Looking back at the Nordkapp trip and some practical information for velonauts
I’m back at home and would like to share some of my experiences from the winter trip with velomobile to the north of Europe. You can also see an interview made by Saukki about my solution to cold feet in freezing temperatures.
But first a short report from my ride Stockholm to the Swedish West Coast.
30 November 2019
After a week’s rest in Stockholm, I had become used to not doing any physical activities and had to force myself back into the velomobile. I chose to leave in the middle of the night a Saturday to avoid as much traffic as possible. It was dark and cold, but I was able to ride in the middle of the road where there was no hard-packed snow. As soon as I saw a car in my mirrors, I had to drive to the roadside where the cars hadn’t melted the ice. The more traffic that came, the more I had to drive on hard rough and bumpy ice by the roadside.

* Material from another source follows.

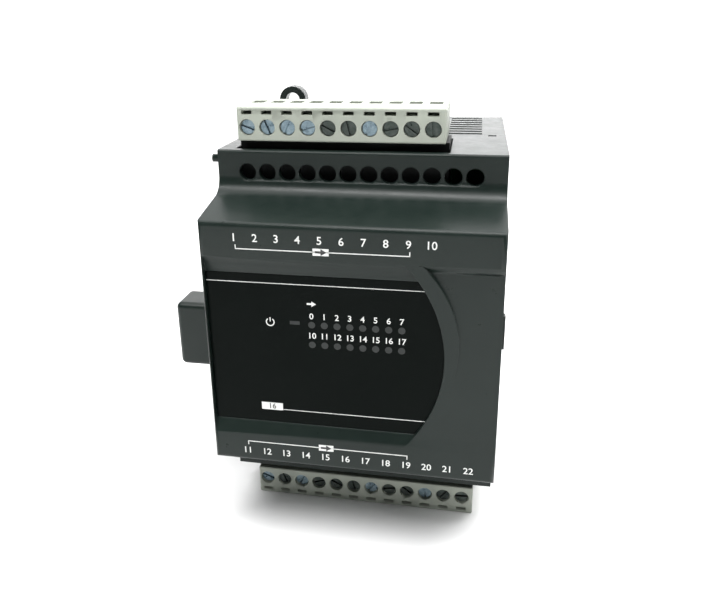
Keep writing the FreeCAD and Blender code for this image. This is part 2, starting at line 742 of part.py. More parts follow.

When riding out of Stockholm early in the morning I thought of all the fantastic comuters who get into their velomobiles every day regardless of the weather conditions.
1 December 2019
I chose not to push too hard and instead stay one extra night on the road before the last day’s ride.
2 December 2019
-9°C at start and -1°C at the end of the day
This was a short ride and instead of going directly home I chose to celebrate with a caffeine free cappuccino in town. I made it!
Would I have made the trip if I knew the conditions?
Although I like challenges, I am hesitant to answer yes. I am used to hiking in mountains under harsh conditions and know how to cope in extreme cold. But cycling velomobile in winter is completely different. I had to learn this the hard way by doing it.
Why not camping more?
I was prepared for camping and did so during the first part of the trip but not north of the Arctic Circle. When it got cold, I wasn’t able to dry wet clothes in the tent and it is almost impossible not to sweat when driving fast with a velomobile. There may be new materials to use on the upper body to avoid getting wet clothes from sweat, but I haven’t tested them and don’t know if it would help in the long run.
Roads in the north are often closed in the winter, only allowing cars and trucks to drive in convoy. I would not have been able to follow the convoy fast enough before the blowing snow would have closed the road around me. Due to weather contitions I had to be prepared to camp by the side of the road for several days until conditions made it possible to cycle.
What clothing did I use when riding in very cold temperatures?
On my feet
Check out this interview made by Saukki (Sauli Nurila) on YouTube.
On my legs
I had a pair of thin long underwear in merino wool, a couple of thicker long underwear in merino wool and a couple of really thick pants in fur fibre.
On my upper body
I had a merino wool net sweater plus two thin merino wool sweaters. When temperature was below -20°C I covered my chest with a thick sweater.
On my neck and head
I had a bid shaped neck collar that can be attached to the top of the velomobile or warm my chest, a wool cap, a wool balaclava and a head and neck warmer.
Down socks with covers, down trousers, down jacket, down vest, thick long trousers in merino wool, extra wool sweaters, several types of mittens, extra socks and caps.
Tent, three sleeping mats, sleeping bag, stove, fuel for one week, torches, spade, saw, spares and more.
You can click on the markers to find out the exact locations of the places where I stayed over night.
I want to thank everyone who has cheered and supported me. If not for you, I probably would have given up before I reached Nordkapp. My wish is that more people will be inspired to ride velomobiles. Doing that is a pure pleasure when the temperature is a few degrees above zero. 😉 Best regards!